> Information shown
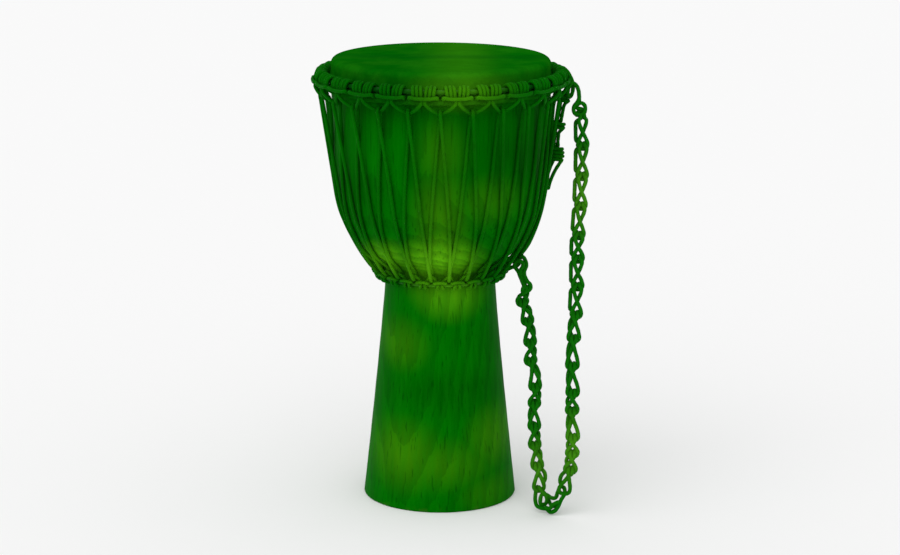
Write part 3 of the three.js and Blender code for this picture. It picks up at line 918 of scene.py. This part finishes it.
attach(dress(build_short_chain(), strap_cord, ["strap_chain_short"]), "strap")
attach(dress(build_strap_join(), strap_cord, ["strap_chain_short"]), "strap")


# ---- floor, light and camera ---------------------------------------------------------------------

def build_floor():
    mesh = bpy.data.meshes.new("floor")
    size = 40.0
    mesh.from_pydata([(-size, -size, 0), (size, -size, 0), (size, size, 0), (-size, size, 0)], [],
                     [(0, 1, 2, 3)])
    floor = bpy.data.objects.new("floor", mesh)
    bpy.context.scene.collection.objects.link(floor)
    material = bpy.data.materials.new("pale_floor")
    material.use_nodes = True
    shader = material.node_tree.nodes["Principled BSDF"]
    shader.inputs["Base Color"].default_value = (0.93, 0.93, 0.93, 1)
    shader.inputs["Roughness"].default_value = 1.0
    shader.inputs["Specular IOR Level"].default_value = 0.0
    mesh.materials.append(material)


def build_lights():
    """A bright even room and one very wide soft lamp from the upper left."""
    world = bpy.data.worlds.new("soft_room")
    bpy.context.scene.world = world
    world.use_nodes = True
    background = world.node_tree.nodes["Background"]
    background.inputs["Color"].default_value = (1, 1, 1, 1)
    background.inputs["Strength"].default_value = 0.82
    sun = bpy.data.lights.new("soft_sun", "SUN")
    sun.energy = 0.85
    sun.angle = math.radians(70)
    lamp = bpy.data.objects.new("soft_sun", sun)
    lamp.rotation_euler = (math.radians(42), 0, math.radians(-28))
    bpy.context.scene.collection.objects.link(lamp)


def build_camera():
    """Straight in front of the drum and a little above it, looking slightly down."""
    camera = bpy.data.cameras.new("camera")
    camera.sensor_width = 36.0
    camera.lens = 101.63
    camera.clip_end = 100.0
    holder = bpy.data.objects.new("camera", camera)
    looking_down = 13.137
    pitch, roll = math.radians(90 - looking_down), math.radians(0.23)
    holder.rotation_mode = "QUATERNION"
    holder.rotation_quaternion = Quaternion((1, 0, 0), pitch) @ Quaternion((0, 0, 1), roll)
    holder.location = (0.0, -3.4442, 1.1125)
    bpy.context.scene.collection.objects.link(holder)
    bpy.context.scene.camera = holder


build_floor()
build_lights()
build_camera()
bpy.context.scene.view_settings.view_transform = "Standard"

> Stated exercise
Return the material in full, exactly as shown.

> Output of the exercise
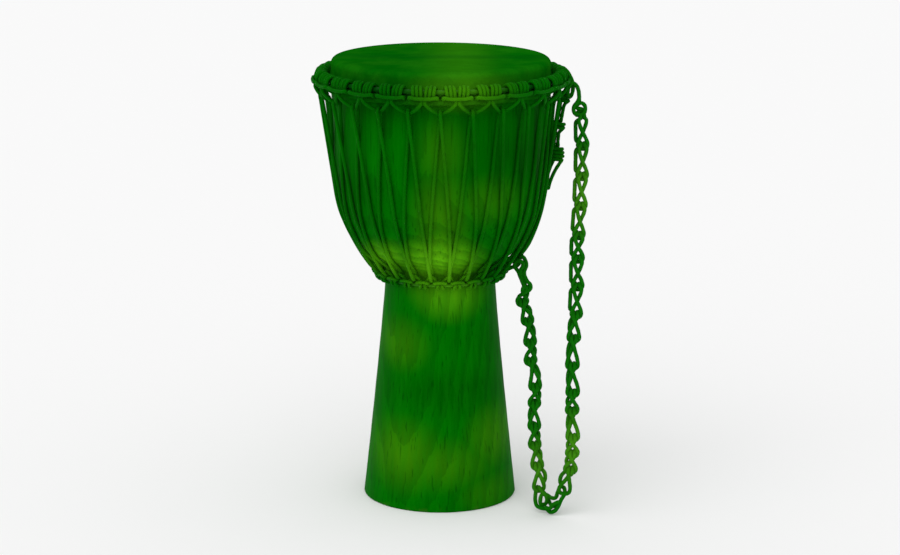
Write part 3 of the three.js and Blender code for this picture. It picks up at line 918 of scene.py. This part finishes it.
attach(dress(build_short_chain(), strap_cord, ["strap_chain_short"]), "strap")
attach(dress(build_strap_join(), strap_cord, ["strap_chain_short"]), "strap")


# ---- floor, light and camera ---------------------------------------------------------------------

def build_floor():
    mesh = bpy.data.meshes.new("floor")
    size = 40.0
    mesh.from_pydata([(-size, -size, 0), (size, -size, 0), (size, size, 0), (-size, size, 0)], [],
                     [(0, 1, 2, 3)])
    floor = bpy.data.objects.new("floor", mesh)
    bpy.context.scene.collection.objects.link(floor)
    material = bpy.data.materials.new("pale_floor")
    material.use_nodes = True
    shader = material.node_tree.nodes["Principled BSDF"]
    shader.inputs["Base Color"].default_value = (0.93, 0.93, 0.93, 1)
    shader.inputs["Roughness"].default_value = 1.0
    shader.inputs["Specular IOR Level"].default_value = 0.0
    mesh.materials.append(material)


def build_lights():
    """A bright even room and one very wide soft lamp from the upper left."""
    world = bpy.data.worlds.new("soft_room")
    bpy.context.scene.world = world
    world.use_nodes = True
    background = world.node_tree.nodes["Background"]
    background.inputs["Color"].default_value = (1, 1, 1, 1)
    background.inputs["Strength"].default_value = 0.82
    sun = bpy.data.lights.new("soft_sun", "SUN")
    sun.energy = 0.85
    sun.angle = math.radians(70)
    lamp = bpy.data.objects.new("soft_sun", sun)
    lamp.rotation_euler = (math.radians(42), 0, math.radians(-28))
    bpy.context.scene.collection.objects.link(lamp)


def build_camera():
    """Straight in front of the drum and a little above it, looking slightly down."""
    camera = bpy.data.cameras.new("camera")
    camera.sensor_width = 36.0
    camera.lens = 101.63
    camera.clip_end = 100.0
    holder = bpy.data.objects.new("camera", camera)
    looking_down = 13.137
    pitch, roll = math.radians(90 - looking_down), math.radians(0.23)
    holder.rotation_mode = "QUATERNION"
    holder.rotation_quaternion = Quaternion((1, 0, 0), pitch) @ Quaternion((0, 0, 1), roll)
    holder.location = (0.0, -3.4442, 1.1125)
    bpy.context.scene.collection.objects.link(holder)
    bpy.context.scene.camera = holder


build_floor()
build_lights()
build_camera()
bpy.context.scene.view_settings.view_transform = "Standard"